I. Sendo verdadeira e salutar esta evolução, com todas as interrogações que a mesma suscita, seria ingénuo pensar que tudo se pudesse resolver pelo caminho mais fácil da expansão ad infinutum dos catálogos de direitos fundamentais.

Assim seria se os articulados constitucionais fossem dotados de uma elasticidade incomensurável, o que não é o caso porque a Constituição Formal está cada vez mais situada – e também, porque não dizê-lo, “sitiada” – pelo universo pluralista da Ordem Jurídica, com a consequência de a função fundamentadora da consagração de direitos fundamentais poder conduzir a perigos que têm de ser afastados.

II. O perigo mais sério é o da elevada disponibilidade que hoje existe no tocante à “banalização” da singularidade garantística que é inerente aos direitos fundamentais.

Numa altura em que o discurso sobre a proteção das pessoas por intermédio dos direitos fundamentais se “vulgarizou”, inevitavelmente que se vulgarizou o recurso a essa técnica jurídico-formal.
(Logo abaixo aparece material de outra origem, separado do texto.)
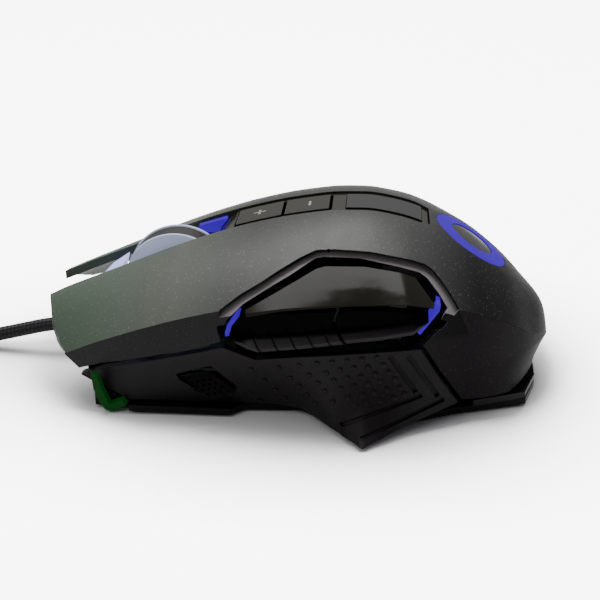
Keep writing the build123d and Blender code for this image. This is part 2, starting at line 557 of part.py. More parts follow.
# ---- wheel and its carrier ----
with BuildPart() as wheel_hub:
    with BuildSketch(Plane.XZ.offset(-wheel_w / 2)):
        with Locations((wheel_x, wheel_z)):
            Circle(wheel_r)
            Circle(axle_r, mode=Mode.SUBTRACT)
    extrude(amount=wheel_w)
    for s in (-1, 1):
        with BuildSketch(Plane.XZ.offset(-wheel_w / 2 if s > 0 else wheel_w / 2 - 1.6)):
            with Locations((wheel_x, wheel_z)):
                Circle(wheel_r - 2.6)
                Circle(4.0, mode=Mode.SUBTRACT)
        extrude(amount=1.6, mode=Mode.SUBTRACT)
    with BuildSketch(Plane.XZ.offset(-wheel_w / 2 + 0.8)):
        with Locations((wheel_x, wheel_z)):
            Circle(wheel_r + 1)
            Circle(wheel_r - 2.0, mode=Mode.SUBTRACT)
    extrude(amount=wheel_w - 1.6, mode=Mode.SUBTRACT)
save(wheel_hub.part, "wheel_hub")
with BuildPart() as wheel_tyre:
    with BuildSketch(Plane.XZ.offset(-wheel_w / 2 + 0.8)):
        with Locations((wheel_x, wheel_z)):
            Circle(wheel_r - 0.35)
            Circle(wheel_r - 2.0, mode=Mode.SUBTRACT)
    extrude(amount=wheel_w - 1.6)
save(wheel_tyre.part, "wheel_tyre")
with BuildPart() as wheel_axle:
    with BuildSketch(Plane.XZ.offset(-6.2)):
        with Locations((wheel_x, wheel_z)):
            Circle(axle_r)
    extrude(amount=16.2)
save(wheel_axle.part, "wheel_axle")

with BuildPart() as wheel_cradle:
    for y0 in (-6.6, 5.0):
        with BuildSketch(Plane.XZ.offset(-(y0 + 1.6))):
            Polygon((pivot_x + 2.2, pivot_z - 2.0), (pivot_x + 2.2, pivot_z + 2.4), (wheel_x + 3.0, wheel_z + 2.6), (wheel_x - 2.4, wheel_z + 2.6),
                    (wheel_x - 2.8, wheel_z - 2.4), (wheel_x + 4, wheel_z - 6.0), align=None)
        extrude(amount=1.6)
    with BuildSketch(Plane.XZ.offset(-6.6)):
        with Locations((pivot_x, pivot_z)):
            Rectangle(4.0, 4.0)
    extrude(amount=13.2)
    with BuildSketch(Plane.XZ.offset(-10.8)):
        with Locations((pivot_x, pivot_z)):
            Circle(1.0)
    extrude(amount=21.6)
    # click tab on the far arm
    with BuildSketch(Plane.XY.offset(10.95)):
        with Locations((-29.5, 8.4)):
            Rectangle(4.6, 5.4)
    extrude(amount=1.6)
    with BuildSketch(Plane.XY.offset(10.95)):
        with Locations((-29.5, 5.8)):
            Rectangle(4.6, 1.6)
    extrude(amount=8.0)
    with BuildSketch(Plane.XZ.offset(-8)):
        with Locations((wheel_x, wheel_z)):
            Circle(axle_r + 0.05)
    extrude(amount=16, mode=Mode.SUBTRACT)
save(biggest(wheel_cradle.part), "wheel_cradle")

with BuildPart() as wheel_encoder:
    with BuildSketch(Plane.XZ.offset(6.6)):
        with Locations((wheel_x, wheel_z)):
            Rectangle(8.4, 8.4)
            Circle(axle_r + 0.05, mode=Mode.SUBTRACT)
    extrude(amount=4.2)
save(wheel_encoder.part, "wheel_encoder")

with BuildPart() as wheel_light_guide:
    with BuildSketch(Plane.XZ.offset(-4.8)):
        Polygon((-47.8, 22.8), (-43.4, 25.9), (-44.15, 22.5), (-44.2, 18.5), (-45.6, 14.0), (-50, 14.0), (-50, 20.4), align=None)
    extrude(amount=9.6)
save(wheel_light_guide.part, "wheel_light_guide_front")
with BuildPart() as wheel_light_rear:
    with BuildSketch(Plane.XZ.offset(-6.5)):
        Polygon((-26.0, 31.5), (-20.3, 31.9), (-19.8, 33.3), (-18.3, 35.3), (-18.6, 35.6), (-25.5, 33.4), align=None)
    extrude(amount=2.0)
save(wheel_light_rear.part, "wheel_light_guide_rear")

# ---- boards and switches ----
with BuildPart() as main_pcb:
    with BuildSketch(Plane.XY.offset(pcb_z)):
        Polygon((-46, -22), (26.5, -22), (26.5, 22), (-46, 22), align=None)
        with Locations((pivot_x, -9.4), (pivot_x, 9.4)):
            Rectangle(5.4, 2.8, mode=Mode.SUBTRACT)
        with Locations((0, 0)):
            Rectangle(4.0, 3.0, mode=Mode.SUBTRACT)
    extrude(amount=pcb_t)
save(main_pcb.part, "main_pcb")
board = pcb_z + pcb_t


def box(x, y, z0, lx, ly, h):
    with BuildPart() as b:
        with BuildSketch(Plane.XY.offset(z0)):
            with Locations((x, y)):
                Rectangle(lx, ly)
        extrude(amount=h)
    return b.part


def switch(x, y, z0, lx, ly, h, wx, wy, depth):
    """Housing with an upright well for its plunger."""
    return box(x, y, z0, lx, ly, h) - box(x, y, z0 + h - depth, wx + 0.1, wy + 0.1, depth + 1)


for tag, sy in (("left", -16.0), ("right", 16.0)):
    save(switch(-38, sy, board, 12.8, 5.8, 6.5, 1.6, 2.8, 2.8), tag + "_switch")
    save(box(-38, sy, board + 6.5 - 2.1, 1.6, 2.8, 2.9), tag + "_switch_plunger")
save(switch(-29.5, 9.4, board, 6.0, 6.0, 3.4, 2.4, 2.4, 1.7), "middle_switch")
save(box(-29.5, 9.4, board + 3.4 - 1.1, 2.4, 2.4, 2.0), "middle_switch_plunger")

with BuildPart() as sensor_lens:
    with BuildSketch(Plane.XY.offset(floor_z + floor_t - 0.1)):
        Rectangle(15, 12)
    extrude(amount=pcb_z - floor_z - floor_t + 0.1)
    with BuildSketch(Plane.XY.offset(1.2)):
        Rectangle(9.4, 6.4)
    extrude(amount=2.0)
save(sensor_lens.part, "sensor_lens")
save(box(0, 0, board, 16, 9.2, 2.6), "sensor_chip")
save(box(-22, -16.5, board, 7, 7, 1.0), "controller_chip")
save(box(-43.6, 7.0, board, 4.0, 8.0, 3.6), "cable_connector")

# light-emitting diodes on the main board
leds = box(-13.0, -17.0, board, 3.0, 3.0, 1.4) + box(24.0, 0, board, 3.0, 3.0, 1.4) + box(-44.3, -10.5, board, 2.6, 2.6, 1.4) + box(-44.3, 20.6, board, 2.6, 2.6, 1.4)
save(leds, "light_diodes")
save(Part() + [Solid.make_cylinder(2.0, 1.2, Plane((x, y, board))) for x, y in ((24.0, -18.0), (24.0, 18.0))], "board_screws")

# thumb button board, upright behind the panel
with BuildPart() as side_pcb:
    with BuildSketch(Plane.XZ.offset(21.4)):
        Polygon((-8, 19), (26, 19), (26, 29), (-8, 29), align=None)
    extrude(amount=1.2)
save(side_pcb.part, "side_pcb")


def side_switch(x, z):
    """Housing facing -Y with a well for its plunger."""
    body = Part() + Solid.make_box(6, 2.6, 5, Plane((x - 3, -25.2, z - 2.5)))
    return body - (Part() + Solid.make_box(2.5, 1.6, 2.5, Plane((x - 1.25, -25.2, z - 1.25))))


for tag, sx, sz in (("front", -1.0, 24.0), ("rear", 19.0, 25.5)):
    save(side_switch(sx, sz), "side_switch_" + tag)
    save(Part() + Solid.make_box(2.4, 2.2, 2.4, Plane((sx - 1.2, -26.5, sz - 1.2))), "side_switch_" + tag + "_plunger")

# board under the spine keys
save(box(-4.0, 0, 30.0, 24.0, 12.8, 1.2), "dpi_pcb")
for tag, sx in (("up", -9.8), ("down", 2.2)):
    save(switch(sx, 0, 31.2, 6.0, 6.0, 3.4, 2.4, 2.4, 1.6), "dpi_switch_" + tag)
    save(box(sx, 0, 33.6, 2.4, 2.4, 1.85), "dpi_switch_" + tag + "_plunger")

# ---- cable ----
tan_y = coil_c[1] + coil_r_out - cable_d / 2
route = [(-46.5, 0.0, 8.4), (-55.0, 0.0, 8.3), (-64.2, 0.0, 7.5), (-73.5, 0.3, 5.0), (-83.0, 0.9, 2.5), (-93.5, 1.5, 1.95), (-103.5, 1.7, 2.3), (coil_c[0], tan_y, 2.75)]


def corner_radii(pts):
    radii = []
    for a, b, c in zip(pts, pts[1:], pts[2:]):
        p, q = Vector(*b) - Vector(*a), Vector(*c) - Vector(*b)
        turn = math.radians(p.get_angle(q))
        radii.append(0.45 * min(p.length, q.length) / math.tan(max(turn, 1e-3) / 2))
    return radii


radii = corner_radii(route)
print("corner radii", [round(r, 1) for r in radii], "runs", [round((Vector(*b) - Vector(*a)).length, 1) for a, b in zip(route, route[1:])])
with BuildPart() as cable_tube:
    with BuildLine() as path:
        FilletPolyline(*route, radius=radii)
    start = path.line @ 0
    tangent = path.line % 0
    with BuildSketch(Plane(origin=start, z_dir=tangent)):
        Circle(cable_d / 2)
    sweep(path=path.line)
tube_length = sum(e.length for e in path.edges())
print("tube length", round(tube_length, 2), "volume ratio", round(cable_tube.part.volume / (math.pi * cable_d**2 / 4 * tube_length), 4))
save(cable_tube.part, "cable_tube")

with BuildPart() as strain_relief:
    with BuildSketch(Plane.YZ.offset(-52.4)):
        with Locations((0, 8.35)):
            Circle(2.9)
    extrude(amount=4.6)
    with BuildSketch(Plane.YZ.offset(-54.8)):
        with Locations((0, 8.3)):
            Circle(2.4)
    extrude(amount=2.6)
    add(cable_tube.part, mode=Mode.SUBTRACT)
save(biggest(strain_relief.part), "strain_relief")

coil_low, coil_high = coil_z, coil_z + coil_h
flat_in, flat_out = coil_r_in + 0.05, coil_r_out - 0.35
with BuildPart() as cable_coil:
    with BuildSketch(Plane.XY.offset(coil_low)):
        with Locations(coil_c):
            Circle(coil_r_out)
            Circle(coil_r_in, mode=Mode.SUBTRACT)
    extrude(amount=coil_h)
    # flats where the two ends of the cable run into the coil
    with BuildSketch(Plane.XY):
        with Locations((coil_c[0] + 15, tan_y + 8.15)):
            Rectangle(30, 20)
    extrude(amount=coil_low + cable_d + 0.1, mode=Mode.SUBTRACT)
    with BuildSketch(Plane.XY.offset(coil_high - cable_d - 1.2)):
        with Locations((coil_c[0] - 15, tan_y + 8.15)):
            Rectangle(30, 20)
    extrude(amount=10, mode=Mode.SUBTRACT)
    # flats under the tie
    with BuildSketch(Plane.XZ.offset(-(coil_c[1] + 3.0))):
        with Locations((coil_c[0] + flat_out + 2, coil_low + coil_h / 2)):
            Rectangle(4, coil_h + 4)
        with Locations((coil_c[0] + flat_in - 2, coil_low + coil_h / 2)):
            Rectangle(4, coil_h + 4)
    extrude(amount=6.0, mode=Mode.SUBTRACT)
save(biggest(cable_coil.part), "cable_coil")

with BuildPart() as coil_tie:
    with BuildSketch(Plane.XZ.offset(-(coil_c[1] + 3.0))):
        with Locations((coil_c[0] + (flat_in + flat_out) / 2, coil_low + coil_h / 2)):
            Rectangle(flat_out - flat_in + 2.0, coil_h + 2.0)
            Rectangle(flat_out - flat_in, coil_h, mode=Mode.SUBTRACT)
    extrude(amount=6.0)
save(coil_tie.part, "coil_tie")

# the last stretch down to the plug, which lies on the desk beside the coil
tail = [(coil_c[0], tan_y, coil_high - cable_d / 2), (coil_c[0] - 11.5, tan_y, 12.5), (coil_c[0] - 26.5, tan_y, 4.3), (coil_c[0] - 37, tan_y, 4.2)]
tail_radii = corner_radii(tail)
print("lead radii", [round(r, 1) for r in tail_radii])
with BuildPart() as cable_lead:
    with BuildLine() as tail_path:
        FilletPolyline(*tail, radius=tail_radii)
    with BuildSketch(Plane(origin=tail_path.line @ 0, z_dir=tail_path.line % 0)):
        Circle(cable_d / 2)
    sweep(path=tail_path.line)
print("lead length", round(sum(e.length for e in tail_path.edges()), 2))
save(cable_lead.part, "cable_lead")
plug_x = coil_c[0] - 37.0
with BuildPart() as usb_plug_body:
    with BuildSketch(Plane.YZ.offset(plug_x - 32)):
        with Locations((tan_y, 4.2)):
            RectangleRounded(15.6, 8.2, 1.5)
    extrude(amount=24)
    with BuildSketch(Plane.YZ.offset(plug_x - 8)):
        with Locations((tan_y, 4.2)):
            Circle(2.6)
    extrude(amount=8)
save(usb_plug_body.part, "usb_plug_body")
with BuildPart() as usb_plug_shell:
    with BuildSketch(Plane.YZ.offset(plug_x - 32 - 12)):
        with Locations((tan_y, 4.2)):
            Rectangle(12.0, 4.5)
            Rectangle(11.2, 3.7, mode=Mode.SUBTRACT)
    extrude(amount=12)
    with BuildSketch(Plane.YZ.offset(plug_x - 32 - 11.6)):
        with Locations((tan_y, 3.4)):
            Rectangle(11.2, 1.9)
    extrude(amount=11.6)
save(usb_plug_shell.part, "usb_plug_shell")

print(len(NODES), "nodes")
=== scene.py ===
import bpy
import bmesh
import json
import math
from mathutils import Vector, Matrix
from mathutils.bvhtree import BVHTree


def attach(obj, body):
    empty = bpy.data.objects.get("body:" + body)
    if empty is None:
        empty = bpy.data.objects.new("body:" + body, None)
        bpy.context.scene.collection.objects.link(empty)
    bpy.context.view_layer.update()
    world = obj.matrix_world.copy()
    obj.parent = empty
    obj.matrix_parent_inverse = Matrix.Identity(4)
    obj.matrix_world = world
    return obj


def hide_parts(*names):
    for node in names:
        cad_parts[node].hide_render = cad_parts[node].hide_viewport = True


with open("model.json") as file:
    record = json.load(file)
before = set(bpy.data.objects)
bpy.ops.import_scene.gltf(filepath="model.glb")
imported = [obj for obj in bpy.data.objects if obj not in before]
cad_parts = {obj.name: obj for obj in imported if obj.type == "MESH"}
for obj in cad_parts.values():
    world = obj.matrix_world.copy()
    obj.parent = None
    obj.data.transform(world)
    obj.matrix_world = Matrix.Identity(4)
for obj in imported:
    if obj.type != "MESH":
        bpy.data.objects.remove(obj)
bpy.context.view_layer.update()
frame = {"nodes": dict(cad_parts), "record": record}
NODES = frame["nodes"]
MM = 0.001


def v(x, y, z):
    return Vector((x * MM, y * MM, z * MM))


# ---------------------------------------------------------------- camera
ELEV, YAW = math.radians(23.5), math.radians(4.0)
look = Vector((-math.sin(YAW) * math.cos(ELEV), math.cos(YAW) * math.cos(ELEV), -math.sin(ELEV)))
cam_data = bpy.data.cameras.new("camera")
cam_data.sensor_width = 36.0
cam_data.lens = 72.0
cam_data.clip_start, cam_data.clip_end = 0.01, 20.0
cam = bpy.data.objects.new("camera", cam_data)
bpy.context.scene.collection.objects.link(cam)
cam.location = v(0, 0, 16) - look * 0.300
cam.rotation_mode = "QUATERNION"
cam.rotation_quaternion = look.to_track_quat("-Z", "Y")
bpy.context.scene.camera = cam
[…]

O resultado é o da multiplicação – que pode ser excessiva – do número dos direitos fundamentais existentes.

Mas, afinal, em que consiste esse perigo da banalização?

Crê-se que está na adulteração da hierarquia de valores que deve subjazer aos direitos fundamentais e, sobretudo, pensar que os direitos fundamentais valem todos o mesmo, risco que se potencia pelo crescimento do seu número.
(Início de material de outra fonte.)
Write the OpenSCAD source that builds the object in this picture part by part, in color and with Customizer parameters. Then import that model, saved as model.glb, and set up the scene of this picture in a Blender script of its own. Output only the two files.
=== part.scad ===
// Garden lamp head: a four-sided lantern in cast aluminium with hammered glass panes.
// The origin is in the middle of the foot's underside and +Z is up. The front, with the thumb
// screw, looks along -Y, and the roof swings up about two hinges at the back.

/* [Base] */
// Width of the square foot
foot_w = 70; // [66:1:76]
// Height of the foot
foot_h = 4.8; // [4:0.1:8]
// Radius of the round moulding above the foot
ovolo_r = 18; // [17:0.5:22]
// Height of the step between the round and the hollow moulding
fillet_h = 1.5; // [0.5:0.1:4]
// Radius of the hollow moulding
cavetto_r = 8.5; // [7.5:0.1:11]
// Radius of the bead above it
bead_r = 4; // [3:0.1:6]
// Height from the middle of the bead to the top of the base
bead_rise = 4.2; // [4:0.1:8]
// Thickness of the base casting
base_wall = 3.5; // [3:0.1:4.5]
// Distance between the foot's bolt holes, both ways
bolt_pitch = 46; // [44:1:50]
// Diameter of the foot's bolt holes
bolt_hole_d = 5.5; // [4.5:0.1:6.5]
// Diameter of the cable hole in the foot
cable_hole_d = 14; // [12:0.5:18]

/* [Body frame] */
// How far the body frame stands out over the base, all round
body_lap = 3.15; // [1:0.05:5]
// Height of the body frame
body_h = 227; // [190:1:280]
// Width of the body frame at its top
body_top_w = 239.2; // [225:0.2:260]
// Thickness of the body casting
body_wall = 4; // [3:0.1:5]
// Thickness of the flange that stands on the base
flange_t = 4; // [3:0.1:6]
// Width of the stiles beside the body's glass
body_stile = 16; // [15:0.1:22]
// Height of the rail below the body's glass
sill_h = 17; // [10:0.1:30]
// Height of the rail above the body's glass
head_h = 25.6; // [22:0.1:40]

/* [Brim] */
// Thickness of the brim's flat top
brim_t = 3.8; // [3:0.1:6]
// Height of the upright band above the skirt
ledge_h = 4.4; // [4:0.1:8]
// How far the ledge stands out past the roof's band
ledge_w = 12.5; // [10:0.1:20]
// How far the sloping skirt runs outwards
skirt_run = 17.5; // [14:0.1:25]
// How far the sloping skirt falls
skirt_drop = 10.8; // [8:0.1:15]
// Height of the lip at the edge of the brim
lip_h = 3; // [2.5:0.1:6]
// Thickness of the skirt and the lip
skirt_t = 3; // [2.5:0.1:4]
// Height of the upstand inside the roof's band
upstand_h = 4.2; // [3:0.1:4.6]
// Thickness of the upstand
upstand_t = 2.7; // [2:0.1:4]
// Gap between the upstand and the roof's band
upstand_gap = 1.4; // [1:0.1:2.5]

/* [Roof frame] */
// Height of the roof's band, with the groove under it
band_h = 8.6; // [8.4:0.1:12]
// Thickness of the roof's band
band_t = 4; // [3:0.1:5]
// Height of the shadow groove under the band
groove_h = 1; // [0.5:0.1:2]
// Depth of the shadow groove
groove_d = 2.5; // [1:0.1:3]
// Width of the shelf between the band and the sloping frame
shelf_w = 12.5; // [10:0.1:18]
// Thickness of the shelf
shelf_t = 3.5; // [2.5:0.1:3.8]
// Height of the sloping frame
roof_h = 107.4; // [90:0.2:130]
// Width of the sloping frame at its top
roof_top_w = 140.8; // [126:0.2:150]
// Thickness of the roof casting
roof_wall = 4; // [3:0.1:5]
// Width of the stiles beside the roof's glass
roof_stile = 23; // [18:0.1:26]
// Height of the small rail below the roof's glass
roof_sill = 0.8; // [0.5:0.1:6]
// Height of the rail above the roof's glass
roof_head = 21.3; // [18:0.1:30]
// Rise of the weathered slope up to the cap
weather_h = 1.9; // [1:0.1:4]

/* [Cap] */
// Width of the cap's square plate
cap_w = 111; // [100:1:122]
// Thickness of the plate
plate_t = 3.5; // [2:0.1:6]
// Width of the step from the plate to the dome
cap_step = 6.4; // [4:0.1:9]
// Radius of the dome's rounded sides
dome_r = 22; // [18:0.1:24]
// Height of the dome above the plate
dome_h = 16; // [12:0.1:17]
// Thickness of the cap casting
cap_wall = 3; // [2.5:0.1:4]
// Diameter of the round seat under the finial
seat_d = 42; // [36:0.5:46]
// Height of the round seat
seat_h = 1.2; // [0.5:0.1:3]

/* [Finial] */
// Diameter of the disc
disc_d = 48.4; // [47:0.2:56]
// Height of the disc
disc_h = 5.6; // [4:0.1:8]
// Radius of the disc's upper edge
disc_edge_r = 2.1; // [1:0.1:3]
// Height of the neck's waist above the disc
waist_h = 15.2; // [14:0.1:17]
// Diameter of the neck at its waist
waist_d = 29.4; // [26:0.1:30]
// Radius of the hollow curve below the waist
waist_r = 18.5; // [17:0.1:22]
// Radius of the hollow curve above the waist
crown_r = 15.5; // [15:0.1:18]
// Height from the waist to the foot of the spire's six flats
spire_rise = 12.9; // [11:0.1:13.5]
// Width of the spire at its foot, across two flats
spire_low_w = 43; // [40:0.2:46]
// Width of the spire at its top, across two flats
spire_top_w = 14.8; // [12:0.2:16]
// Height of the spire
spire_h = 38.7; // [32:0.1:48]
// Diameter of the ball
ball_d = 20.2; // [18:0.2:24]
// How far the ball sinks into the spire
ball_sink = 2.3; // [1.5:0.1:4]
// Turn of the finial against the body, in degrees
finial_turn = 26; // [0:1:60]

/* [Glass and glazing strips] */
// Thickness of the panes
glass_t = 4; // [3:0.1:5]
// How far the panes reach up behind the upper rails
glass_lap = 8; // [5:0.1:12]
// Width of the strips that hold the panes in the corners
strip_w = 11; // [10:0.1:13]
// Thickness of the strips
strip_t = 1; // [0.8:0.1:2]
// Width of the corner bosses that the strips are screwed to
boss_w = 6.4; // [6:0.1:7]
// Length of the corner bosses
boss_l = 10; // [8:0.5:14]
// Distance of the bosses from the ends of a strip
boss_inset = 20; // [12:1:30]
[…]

Por outro lado, iss repercute-se sobre a menor proteção que recai sobre cada um, sendo certo que as virtualidades fácticas que se associam ao seu reconhecimento não são inesgotáveis, como a realidade constitucional o demonstra.
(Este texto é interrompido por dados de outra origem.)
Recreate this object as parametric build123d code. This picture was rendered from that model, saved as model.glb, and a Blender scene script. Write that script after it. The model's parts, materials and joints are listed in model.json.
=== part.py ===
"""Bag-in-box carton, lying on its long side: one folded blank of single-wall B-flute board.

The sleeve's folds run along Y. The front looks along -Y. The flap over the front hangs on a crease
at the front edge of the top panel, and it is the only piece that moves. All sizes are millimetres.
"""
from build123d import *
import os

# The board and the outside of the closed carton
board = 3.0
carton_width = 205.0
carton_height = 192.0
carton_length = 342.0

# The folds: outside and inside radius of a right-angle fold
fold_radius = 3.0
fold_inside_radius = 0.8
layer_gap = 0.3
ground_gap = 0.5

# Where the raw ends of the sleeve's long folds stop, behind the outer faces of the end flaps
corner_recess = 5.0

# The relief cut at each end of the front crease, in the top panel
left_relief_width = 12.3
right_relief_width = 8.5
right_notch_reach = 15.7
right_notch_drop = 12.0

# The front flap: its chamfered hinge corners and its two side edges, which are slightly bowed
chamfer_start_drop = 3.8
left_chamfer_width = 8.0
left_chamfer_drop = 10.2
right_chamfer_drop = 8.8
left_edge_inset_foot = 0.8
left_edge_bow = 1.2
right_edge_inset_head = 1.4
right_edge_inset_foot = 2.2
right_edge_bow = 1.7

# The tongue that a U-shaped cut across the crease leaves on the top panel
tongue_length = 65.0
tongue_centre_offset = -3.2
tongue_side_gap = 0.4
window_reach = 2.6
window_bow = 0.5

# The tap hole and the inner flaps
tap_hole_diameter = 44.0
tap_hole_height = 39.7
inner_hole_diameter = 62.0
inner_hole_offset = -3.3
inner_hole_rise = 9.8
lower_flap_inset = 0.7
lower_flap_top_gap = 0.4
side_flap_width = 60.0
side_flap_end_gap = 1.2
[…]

III. Outro perigo real é atinente à eventual “uniformização” dos direitos fundamentais que progressivamente vão sendo consagrados nos articulados constitucionais, tendência que ter-se-á afirmado, primeiro, ao nível da proteção internacional dos direitos humanos.

         É nítido que a globalização que se vive oferece uma dimensão jurídica, muito saudável e que é o produto de uma aproximação cultural entre regiões, povos e Estados.

         Todavia, é do mesmo modo evidente que por detrás dessa globalização – que é boa no que de bom globaliza – se esconde uma “má globalização”, quando ela se aventura a ser – e muitos vezes o é realmente – um instrumento de domínio, impondo uma determinada visão do mundo e da vida, sem espaço para os direitos fundamentais que possam espelhar as autonomias e as peculiaridades de certos povos e culturas.

         Assim se abre um imenso desafio de heterogeneização dos direitos fundamentais, em resposta às diversidades – culturais, religiosas e outras – que é preciso defender, sob pena do perigo maior do desmembramento da comunidade política.

IV. Angustiante é ainda o perigo da “processualização” dos direitos fundamentais, pela tendência que os regimes democráticos hodiernamente vivem para a dessubstancialização da atividade pública, acreditando que o processo decisório democrático é apenas um “como” decidir, e não o “que” decidir segundo um certo sentido material, valioso em si mesmo.

         Com isso se desiste de uma fundamentação material dos direitos fundamentais – e, por arrastamento, de múltiplos outros aspetos de natureza jurídica, mais sensíveis a uma coloração axiológica – e com a inevitabilidade de se perder uma raiz material, que por si é a única resposta a dar, numa orientação segura, a um conjunto de opções que dizem respeito à vida coletiva.

As opções já não valem pelo conteúdo que exprimem, mas pelo número de adeptos que reúnem, num momento em que a bondade intrínseca das soluções cede o passo ao grau massivo de aderentes às mesmas.

         Não é somente a visão axiológica que se perde porque, ao lado da dessubstancialização dos direitos fundamentais, se regista a respetiva “geometrização”, situação em que a maioria tudo decide, abafando as minorias e não tendo estas qualquer possibilidade de fazer vingar os seus legítimos direitos.

V. O maior de todos esses perigos é o da “radicalização” do discurso sobre os direitos fundamentais, qual nova “religião civil” que suscita intervenções fraturantes e intolerantes no espaço público, no âmbito académico e no campo da política.

         Na maior parte dos casos, a radicalização do discurso dos direitos fundamentais passa pela sua transformação em “ideologia”, perdendo em consenso aquilo que ganham em acutilância, assim se abalando a sua base fundamental como denominador comum do pluralismo político-social, que é uma das marcas de água do Estado Constitucional de Direito.

         A ideologização e a politicização dos direitos fundamentais irão em breve destruir a sua capacidade operativa, abrindo caminho a tentações totalitárias que ganham apoios no seu combate perante o uso indevido de uma categoria que decerto não serve para o combate político-partidário.


[1] Jorge Bacelar Gouveia, Direitos Fundamentais – Teoria Geral e Dogmática da Constituição Portuguesa, Almedina, Coimbra, 2023.